Entries with model source code

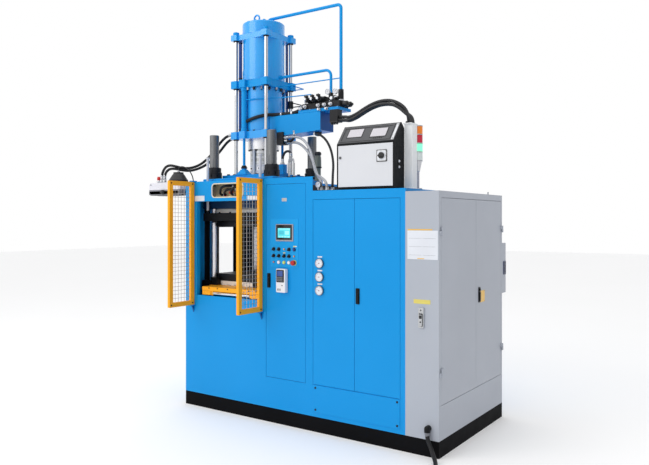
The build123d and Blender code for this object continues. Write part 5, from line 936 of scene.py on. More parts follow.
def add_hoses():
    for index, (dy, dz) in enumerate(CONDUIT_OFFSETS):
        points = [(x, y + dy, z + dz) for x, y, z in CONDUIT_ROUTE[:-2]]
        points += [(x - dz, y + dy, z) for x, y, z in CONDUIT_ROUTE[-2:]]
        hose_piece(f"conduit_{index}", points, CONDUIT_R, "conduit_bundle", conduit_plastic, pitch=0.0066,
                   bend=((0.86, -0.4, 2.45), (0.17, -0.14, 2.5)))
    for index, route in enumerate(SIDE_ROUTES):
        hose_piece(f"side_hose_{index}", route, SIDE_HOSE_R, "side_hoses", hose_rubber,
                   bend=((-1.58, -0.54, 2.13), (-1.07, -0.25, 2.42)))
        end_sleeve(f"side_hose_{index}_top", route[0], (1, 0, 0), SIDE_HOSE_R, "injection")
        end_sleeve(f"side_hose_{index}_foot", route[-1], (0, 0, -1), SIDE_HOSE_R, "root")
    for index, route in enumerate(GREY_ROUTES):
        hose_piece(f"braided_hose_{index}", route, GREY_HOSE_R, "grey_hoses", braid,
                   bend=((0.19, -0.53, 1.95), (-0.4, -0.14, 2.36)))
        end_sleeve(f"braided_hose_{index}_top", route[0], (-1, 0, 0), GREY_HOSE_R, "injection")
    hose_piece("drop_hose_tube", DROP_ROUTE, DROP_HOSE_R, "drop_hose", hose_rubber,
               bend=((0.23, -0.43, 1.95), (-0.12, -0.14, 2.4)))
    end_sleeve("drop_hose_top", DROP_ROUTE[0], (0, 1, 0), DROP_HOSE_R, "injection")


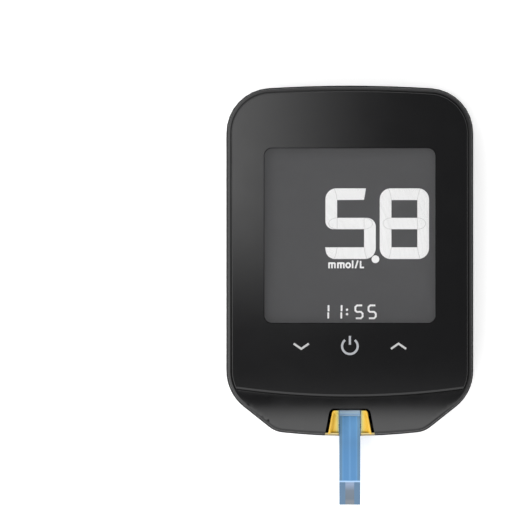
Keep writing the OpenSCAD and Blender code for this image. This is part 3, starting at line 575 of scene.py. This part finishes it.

# What is needed:
Reproduce each line verbatim.

# Task response:
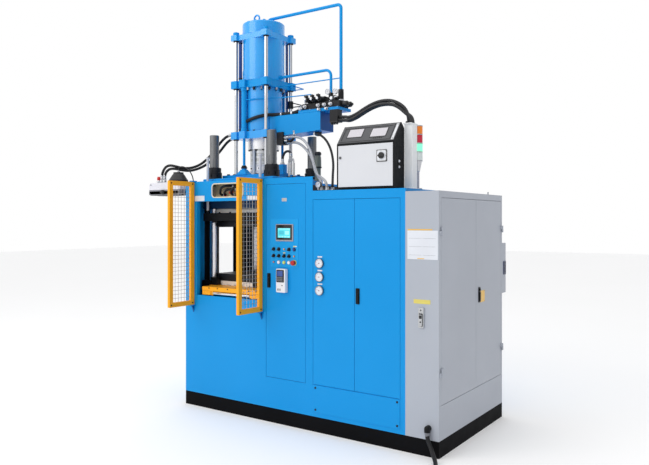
The build123d and Blender code for this object continues. Write part 5, from line 936 of scene.py on. More parts follow.
def add_hoses():
    for index, (dy, dz) in enumerate(CONDUIT_OFFSETS):
        points = [(x, y + dy, z + dz) for x, y, z in CONDUIT_ROUTE[:-2]]
        points += [(x - dz, y + dy, z) for x, y, z in CONDUIT_ROUTE[-2:]]
        hose_piece(f"conduit_{index}", points, CONDUIT_R, "conduit_bundle", conduit_plastic, pitch=0.0066,
                   bend=((0.86, -0.4, 2.45), (0.17, -0.14, 2.5)))
    for index, route in enumerate(SIDE_ROUTES):
        hose_piece(f"side_hose_{index}", route, SIDE_HOSE_R, "side_hoses", hose_rubber,
                   bend=((-1.58, -0.54, 2.13), (-1.07, -0.25, 2.42)))
        end_sleeve(f"side_hose_{index}_top", route[0], (1, 0, 0), SIDE_HOSE_R, "injection")
        end_sleeve(f"side_hose_{index}_foot", route[-1], (0, 0, -1), SIDE_HOSE_R, "root")
    for index, route in enumerate(GREY_ROUTES):
        hose_piece(f"braided_hose_{index}", route, GREY_HOSE_R, "grey_hoses", braid,
                   bend=((0.19, -0.53, 1.95), (-0.4, -0.14, 2.36)))
        end_sleeve(f"braided_hose_{index}_top", route[0], (-1, 0, 0), GREY_HOSE_R, "injection")
    hose_piece("drop_hose_tube", DROP_ROUTE, DROP_HOSE_R, "drop_hose", hose_rubber,
               bend=((0.23, -0.43, 1.95), (-0.12, -0.14, 2.4)))
    end_sleeve("drop_hose_top", DROP_ROUTE[0], (0, 1, 0), DROP_HOSE_R, "injection")


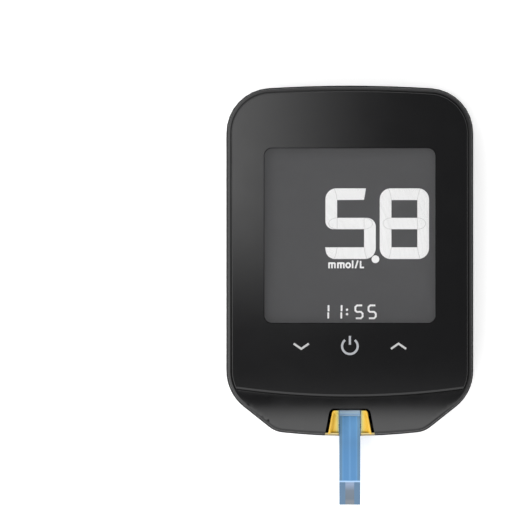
Keep writing the OpenSCAD and Blender code for this image. This is part 3, starting at line 575 of scene.py. This part finishes it.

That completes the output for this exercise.